Deligny reste une grande figure à découvrir, même s'il est loin d'être inconnu, grâce notamment au magnifique travail éditorial des éditions de l'Arachnéen. Dès 1948, Chris Marker consacrait un texte clairvoyant dans la revue Esprit à celui qui allait devenir une figure majeure, mais rebelle, de la pensée contemporaine de la pédagogie, et en particulier des relations avec les enfants autistes. C'est aussi Marker qui aidera Josée Manenti et Jean-Pierre Daniel à mener à bien le film farfadet réalisé par Deligny, Le Moindre Geste.

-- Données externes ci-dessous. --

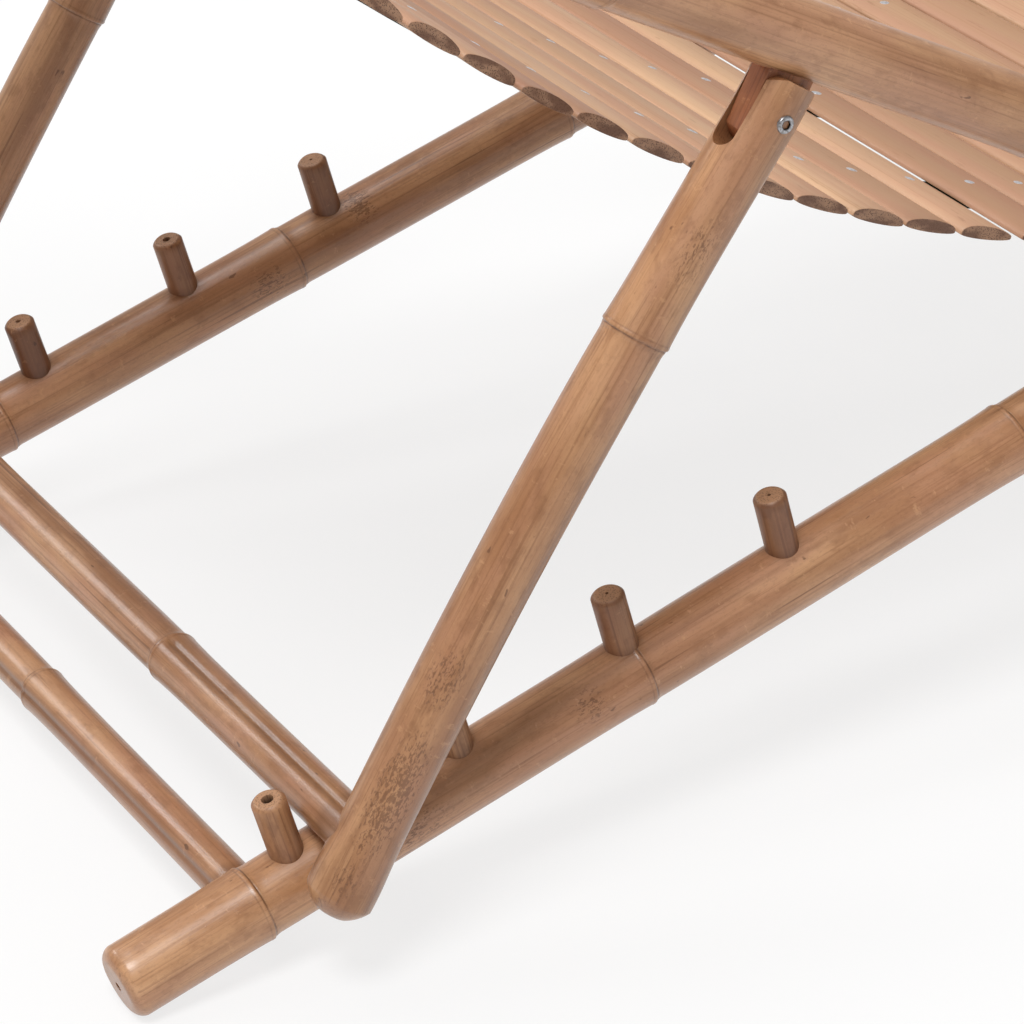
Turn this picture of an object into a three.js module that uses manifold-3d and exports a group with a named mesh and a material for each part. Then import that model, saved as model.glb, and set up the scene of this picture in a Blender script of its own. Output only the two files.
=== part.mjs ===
// Bamboo folding recliner: two pegged base rails, a sloping main frame, a prop
// frame that stands between the pegs, and a hanging mat of split slats on webbing.
// Millimetres, +Z up, +X towards the foot end, origin on the ground under the middle.
import * as THREE from 'three';
import { mergeVertices } from 'three/addons/utils/BufferGeometryUtils.js';
import Module from 'manifold-3d';

const wasm = await Module();
wasm.setup();

// Clearances, overrun and facet counts
const GAP = 0.3;
const COPE_CLEARANCE = 1.4;
const WRAP_CLEARANCE = 0.8;
const SIDE_CLEARANCE = 0.6;
const OVERRUN = 5;
const POLE_SIDES = 18;
const BAR_SIDES = 16;
const PEG_SIDES = 14;
const PIN_SIDES = 12;
const HEX_SIDES = 6;

// Stance
const PIVOT_HEIGHT = 239.5;
const RAIL_TILT = THREE.MathUtils.degToRad(15.73);
const POLE_SLOPE = THREE.MathUtils.degToRad(28);
const GROUND_FLAT_DEPTH = 3;

// Base rails
const RAIL_RADIUS = 20.2;
const RAIL_OFFSET = 245.6;
const RAIL_FRONT_ARM = 382;
const NEAR_RAIL_NODES = [0.0675, 0.2659, 0.4751, 0.6252, 0.821];
const FAR_RAIL_NODES = [0.149, 0.322, 0.49, 0.655, 0.84];
const REAR_RUNG_FROM_END = 80;
const FRONT_BAR_FROM_PIVOT = 344;

// Pegs
const PEG_COUNT = 4;
const PEG_PITCH = 105;
const FIRST_PEG_FROM_END = 107;
const PEG_RADIUS = 9.25;
const PEG_STAND = 35;
const PEG_SINK = 14;
const PEG_CHAMFER = 3;
const PEG_HOLE_RADIUS = 1.6;
const PEG_HOLE_DEPTH = 4;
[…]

François Truffaut, qui avait correspondu avec Deligny, a aidé à produire le premier film de Renaud Victor, Ce gamin, là (1976). Renaud Victor avait prolongé sa relation avec Deligny, en offrant un portrait gragmenté et vibrant dans l'étonnant Un film à faire. Celui-ci figure sur le DVD tout comme la trace filmée d'une autre dimension du cinéma de Renaud Victor, qui a joué un rôle majeur dans la mise en place de dispositifs de cinéma en prison, tournant aux Baumettes, De jour comme de nuit. Un film où, comme l'écrit Bruno Muel qui en fut le producteur, on pose sans relâche la question: où est la liberté?